Apteryx littoralis Temporal range: Pleistocene Calabrian PreꞒ Ꞓ O S D C P T J K Pg N

Scientific classification
- Kingdom: Animalia
- Phylum: Chordata
- Class: Aves
- Infraclass: Palaeognathae
- Order: Apterygiformes
- Family: Apterygidae
- Genus: Apteryx
- Species: †A. littoralis
- Binomial name: †Apteryx littoralis Tennyson & Tomotani, 2021

= Apteryx littoralis =

- Genus: Apteryx
- Species: littoralis
- Authority: Tennyson & Tomotani, 2021

Extinct species of kiwi

Apteryx littoralis (meaning "kiwi of the shore") is an extinct species of kiwi from New Zealand's North Island.
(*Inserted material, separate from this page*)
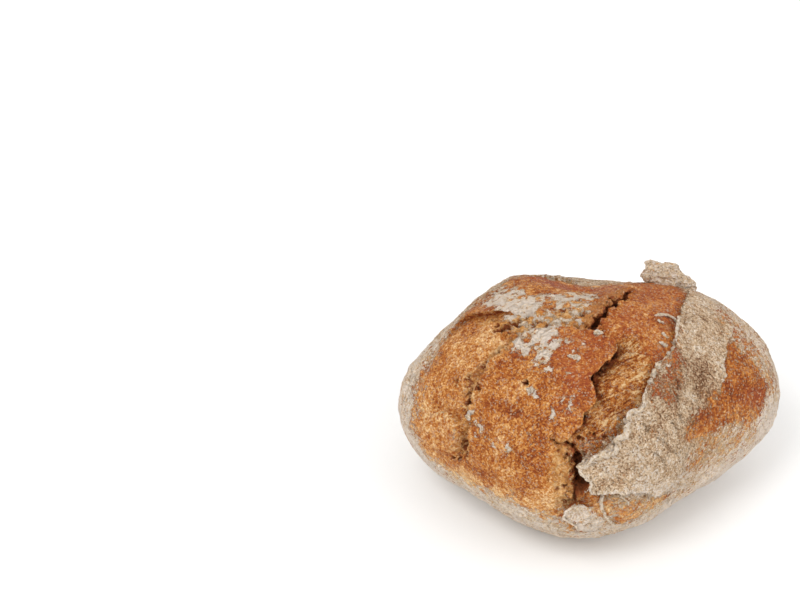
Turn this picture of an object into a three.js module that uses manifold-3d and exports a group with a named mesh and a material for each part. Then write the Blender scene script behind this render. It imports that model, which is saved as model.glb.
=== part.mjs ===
// A rustic bread roll with a burst crust, resting on the small flat spot it was baked on.
// Millimetres, +Z up, the front towards -Y, origin at the middle of the bounding box on the resting plane.
// The roll was baked as one piece, so it is one solid: a domed lozenge of dough, less the splits that
// opened in the oven, with the torn edges of the floured skin standing on it.
import * as THREE from "three";
import { mergeVertices } from "three/addons/utils/BufferGeometryUtils.js";
import Module from "manifold-3d";

// ---- driving dimensions -------------------------------------------------------------------------

const HALF_LENGTH = 42; // waist, along X, before the end bulges
const HALF_WIDTH = 41; // waist, along Y
const CROWN = 34; // rise of the dome above the waist
const BELLY = 26; // depth of the round underside below the waist
const BASE_DROP = 24; // the flat spot lies this far below the waist
const PLAN_POWER = 1.86; // under 2, so that the roll is lozenge-shaped from above
const SIDE_POWER = 2.2; // over 2, so that its sides stand a little fuller than an ellipse
const GRID = 20; // cells along each side of the body's six patches

// Where the dough swelled or sank: the direction in degrees round and above the waist's middle, the
// spread in degrees, and how far it rose.
const BULGES = [
  { name: "left end", round: 180, above: 0, spread: 30, rise: 7 },
  { name: "front nose", round: -97, above: -15, spread: 24, rise: 1.5 },
  { name: "right end", round: 5, above: 0, spread: 26, rise: 12.5 },
  { name: "back left shoulder", round: 122, above: 42, spread: 24, rise: 2.5 },
  { name: "back right shoulder", round: 65, above: 38, spread: 24, rise: -2 },
  { name: "left flank", round: -138, above: -12, spread: 24, rise: -1.5 },
  { name: "right flank", round: -45, above: -15, spread: 26, rise: -1 },
  { name: "saddle behind the crown", round: 92, above: 50, spread: 22, rise: -6.5 },
  { name: "left rear hollow", round: 155, above: 20, spread: 24, rise: -2 },
  { name: "right rear swell", round: 30, above: 20, spread: 24, rise: 5.5 },
];

// The crust is laid out on a flat map, a stereographic one, whose middle is the front of the crown. On it u
// runs to the roll's right and v up the front and over the crown to the back.
const MAP_RADIUS = 45; // one millimetre on the map is about one on the crust near the middle
const MAP_MIDDLE = { round: -90, above: 42 };

// Splits: [u, v] points on the map from top to bottom or left to right, and the greatest width and depth.
const SPLITS = [
  {
    name: "main split, upper",
    path: [[27, 63], [18, 49], [11, 41], [6, 35], [2, 28]],
    width: 4.5,
    depth: 6,
  },
  {
    name: "main split, lower",
    path: [[12, 26], [11, 20], [7, 15], [1, 8], [3, 1], [-1, -5], [-5, -11]],
    width: 4.5,
    depth: 5,
  },
  {
    name: "mouth under the tongue",
    path: [[-3, -11], [-2, -16], [-1.5, -21], [-1, -26], [-5, -33]],
    width: 6,
    depth: 6,
  },
  {
    name: "left tear",
    path: [[-27, 27], [-33, 19], [-38, 10], [-41, -2], [-41, -10], [-45, -18]],
    width: 4,
    depth: 2.5,
  },
  {
    name: "left rear crease",
    path: [[-57, 39], [-50, 42], [-44, 41], [-30, 39]],
    width: 3,
    depth: 2.5,
  },
];

// Torn edges of the floured skin: their points on the map, the width across, and the height above the crust.
const SKIN_EDGES = [
  {
    name: "curled edge",
    path: [[38, 38], [38, 30], [32, 19], [24, 12], [18, 2], [13, -4], [8, -12], [2, -14], [-1, -17]],
    width: 2.2,
    height: 1.2,
  },
  {
    name: "tongue rim",
    path: [[-1, -17], [1, -22], [3, -26], [12, -27.5], [24, -31]],
    width: 2.4,
    height: 1.4,
  },
  {
    name: "hanging shred",
    path: [[3, -25], [5, -30], [6, -35], [9, -41]],
    width: 1.6,
    height: 1,
  },
  {
    name: "lower flap",
    path: [[-3, -31], [-6, -35], [-3, -40], [2, -46]],
    width: 2.4,
    height: 1.2,
  },
  {
    name: "standing shred behind the crown",
    path: [[47, 84], [53, 79], [58, 73], [62, 69]],
    width: 3.2,
    height: 6.5,
  },
];

const ROOT = 2.5; // how far a skin edge reaches down into the dough
const CLEAR = 2; // how far the solid that cuts a split stands out of the crust
const STEPS_ALONG = 12; // stretches along each split and each skin edge

// ---- the crust ----------------------------------------------------------------------------------

const radians = THREE.MathUtils.degToRad;

function direction(round, above) {
  return new THREE.Vector3(
    Math.cos(radians(above)) * Math.cos(radians(round)),
    Math.cos(radians(above)) * Math.sin(radians(round)),
    Math.sin(radians(above)),
  );
}

const bulges = BULGES.map((b) => ({ ...b, towards: direction(b.round, b.above) }));

// Distance from the middle of the waist to the crust, along a unit direction.
function crustRadius(d) {
  const along = Math.abs(d.x / HALF_LENGTH) ** PLAN_POWER;
  const across = Math.abs(d.y / HALF_WIDTH) ** PLAN_POWER;
  const plan = (along + across) ** (1 / PLAN_POWER);
  const side = Math.abs(d.z / (d.z > 0 ? CROWN : BELLY));
  let r = (plan ** SIDE_POWER + side ** SIDE_POWER) ** (-1 / SIDE_POWER);
  for (const { towards, spread, rise } of bulges) {
    r += rise * Math.exp(-(1 - d.dot(towards)) / (1 - Math.cos(radians(spread))));
  }
  return r;
}

// The point of the crust in a direction, cut off flat where it rests.
function crustPoint(d) {
  const p = d.clone().normalize();
  p.multiplyScalar(crustRadius(p));
  p.z = Math.max(p.z, -BASE_DROP);
  return p;
}

const mapOut = direction(MAP_MIDDLE.round, MAP_MIDDLE.above);
const mapRight = new THREE.Vector3(1, 0, 0);
const mapUp = mapOut.clone().cross(mapRight);

// The direction of a point on the map.
function mapDirection([u, v]) {
  const s = (u * u + v * v) / (4 * MAP_RADIUS * MAP_RADIUS);
  const c = (1 - s) / (1 + s);
  return mapOut
    .clone()
    .multiplyScalar(c)
    .addScaledVector(mapRight, ((1 + c) * u) / (2 * MAP_RADIUS))
    .addScaledVector(mapUp, ((1 + c) * v) / (2 * MAP_RADIUS));
}

// A box's grid blown out to the crust: six patches of even cells that meet edge to edge.
function bodyGeometry() {
  const box = new THREE.BoxGeometry(2, 2, 2, GRID, GRID, GRID);
  box.deleteAttribute("normal");
  box.deleteAttribute("uv");
  const closed = mergeVertices(box, 1e-6);
  const position = closed.attributes.position;
  const even = (x) => Math.tan((x * Math.PI) / 4);
  for (let i = 0; i < position.count; i++) {
    const d = new THREE.Vector3(
      even(position.getX(i)),
      even(position.getY(i)),
      even(position.getZ(i)),
    );
    position.setXYZ(i, ...crustPoint(d));
  }
  return closed;
}

// ---- splits and skin edges ----------------------------------------------------------------------

// A closed bar that follows a path over the crust. section(t) gives its outline at share t of the path, as
// [across, out] pairs in millimetres that run anticlockwise as seen from the path's far end.
function crustBar(path, section) {
  const course = new THREE.CatmullRomCurve3(path.map((p) => crustPoint(mapDirection(p))));
  const points = [];
  for (let i = 0; i <= STEPS_ALONG; i++) {
    const t = i / STEPS_ALONG;
    const at = crustPoint(course.getPointAt(t));
    const out = at.clone().normalize();
    const across = out.clone().cross(course.getTangentAt(t)).normalize();
    for (const [a, o] of section(t)) {
      points.push(at.clone().addScaledVector(across, a).addScaledVector(out, o));
    }
  }
  const sides = section(0).length;
  const faces = [];
  for (let i = 0; i < STEPS_ALONG; i++) {
    for (let k = 0; k < sides; k++) {
      const a = i * sides + k;
      const b = i * sides + ((k + 1) % sides);
      faces.push(a, b, b + sides, a, b + sides, a + sides);
    }
  }
  const last = STEPS_ALONG * sides;
  for (let k = 1; k < sides - 1; k++) {
    faces.push(0, k + 1, k, last, last + k, last + k + 1);
  }
  const bar = new THREE.BufferGeometry().setFromPoints(points);
  bar.setIndex(faces);
  return bar;
}

// Share of the full width and depth at share t of the path: a fifth at both ends, all of it in the middle.
const taper = (t) => 0.2 + 0.8 * Math.sin(Math.PI * t) ** 0.6;

// A split's outline: on a path that runs down the map it undercuts the left wall and slopes up to the right.
function splitSection(width, depth) {
  return (t) => {
    const w = width * taper(t);
    const h = depth * taper(t);
    return [
      [-0.5 * w, -0.8 * h],
      [0, -h],
      [0.5 * w, -0.3 * h],
      [0.8 * w, CLEAR],
      [-0.3 * w, CLEAR],
    ];
  };
}

// A skin edge's outline: a thin ridge with a rounded top, rooted in the dough.
function edgeSection(width, height) {
  return (t) => {
    const w = (width / 2) * taper(t);
    const h = height * taper(t);
    return [
      [-w, -ROOT],
      [w, -ROOT],
      [w, 0.4 * h],
      [0.4 * w, h],
      [-0.4 * w, h],
      [-w, 0.5 * h],
    ];
  };
}

// ---- the solid ----------------------------------------------------------------------------------

const wasm = await Module();
wasm.setup();

function solidOf(geometry) {
  return new wasm.Manifold(
    new wasm.Mesh({
      numProp: 3,
      vertProperties: new Float32Array(geometry.attributes.position.array),
      triVerts: new Uint32Array(geometry.index.array),
    }),
  );
}

function geometryOf(solid) {
  const made = solid.getMesh();
  const geometry = new THREE.BufferGeometry();
  geometry.setAttribute("position", new THREE.BufferAttribute(made.vertProperties, 3));
  geometry.setIndex(new THREE.BufferAttribute(made.triVerts, 1));
  return geometry;
}

let roll = solidOf(bodyGeometry());
for (const { path, width, depth } of SPLITS) {
  roll = roll.subtract(solidOf(crustBar(path, splitSection(width, depth))));
}
for (const { path, width, height } of SKIN_EDGES) {
  roll = roll.add(solidOf(crustBar(path, edgeSection(width, height))));
}

// The origin goes to the middle of the bounding box, on the resting plane.
const geometry = geometryOf(roll);
geometry.computeBoundingBox();
const middle = geometry.boundingBox.getCenter(new THREE.Vector3());
geometry.translate(-middle.x, -middle.y, -geometry.boundingBox.min.z);
geometry.computeVertexNormals();

const crust = new THREE.MeshStandardMaterial({ color: 0xb8814e, roughness: 0.85, metalness: 0 });
const breadRoll = new THREE.Mesh(geometry, crust);
breadRoll.name = "bread_roll";

const part = new THREE.Group();
part.add(breadRoll);

export default part;
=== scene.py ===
import itertools
import math

import bpy
import numpy as np
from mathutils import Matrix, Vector


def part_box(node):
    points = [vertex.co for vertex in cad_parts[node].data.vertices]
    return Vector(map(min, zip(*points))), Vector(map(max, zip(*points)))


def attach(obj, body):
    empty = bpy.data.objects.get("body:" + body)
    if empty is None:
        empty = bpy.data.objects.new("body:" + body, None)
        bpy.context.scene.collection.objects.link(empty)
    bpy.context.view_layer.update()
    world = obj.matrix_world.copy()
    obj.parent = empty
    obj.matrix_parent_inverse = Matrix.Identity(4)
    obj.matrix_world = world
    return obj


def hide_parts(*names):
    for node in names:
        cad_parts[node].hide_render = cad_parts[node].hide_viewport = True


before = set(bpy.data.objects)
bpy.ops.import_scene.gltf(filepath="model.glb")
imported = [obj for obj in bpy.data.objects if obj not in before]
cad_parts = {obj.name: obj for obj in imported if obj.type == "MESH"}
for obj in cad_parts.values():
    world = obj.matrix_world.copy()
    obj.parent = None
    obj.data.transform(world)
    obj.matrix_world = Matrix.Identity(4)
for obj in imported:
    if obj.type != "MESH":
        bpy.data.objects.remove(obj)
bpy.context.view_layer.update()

MM = 0.001

# ---- the dough: the domed lozenge that the frame's solid is cut from -----------------------------------

HALF_LENGTH, HALF_WIDTH = 42.0, 41.0   # the waist, along X and Y, before the end bulges
CROWN, BELLY, BASE_DROP = 34.0, 26.0, 24.0   # above the waist, below it, and down to the flat spot
PLAN_POWER, SIDE_POWER = 1.86, 2.2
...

The species was first described in 2021 based on the holotype (NMNZ S.36731), a complete left tarsometatarsus that was found in the Pleistocene (Calabrian)-aged Rangitikei Formation (Kaimatira Pumice Sand).

==Discovery and naming==
The holotype, NMNZ S.36731, was discovered in 1998 in a strata of the Rangitikei Formation known as the Kaimatira Pumice Sand, near Marton, North Island. NMNZ S.36731 was compared to 161 other tarsometatarsi from other extant kiwi species and the species Apteryx littoralis was named and described by Tennyson & Tomotani in 2021.

==Description==
A. littoralis is the second oldest record of kiwi known to date and is also the only known extinct species belonging to the Apteryx genus and is one of two known extinct kiwi species – the other is Proapteryx micromeros. A. littoralis most closely resembles A. rowi and A. mantelli in size and shape, but differs in being stouter, with proportionally narrower proximal and distal ends. A. littoralis was also likely around the same size as A. mantelli, making it around 40 cm tall when fully grown. Based on this, A. littoralis demonstrates a relatively conservative kiwi morphology since the mid-Pleistocene.

==Paleobiology==
Based on where the holotype was discovered, Apteryx littoralis was probably restricted to a coastal region due to volcanic activity in the central North Island, restricting its range and habitat to a small region of the island.

==Extinction==
It is unknown when A. littoralis went extinct, although it disappears from the fossil record around 771,000 years ago, at the end of the Calabrian stage of the Pleistocene. This is likely because rocks from the Rangitikei Formation, where A. littorallis was discovered, stopped being deposited after the Calabrian.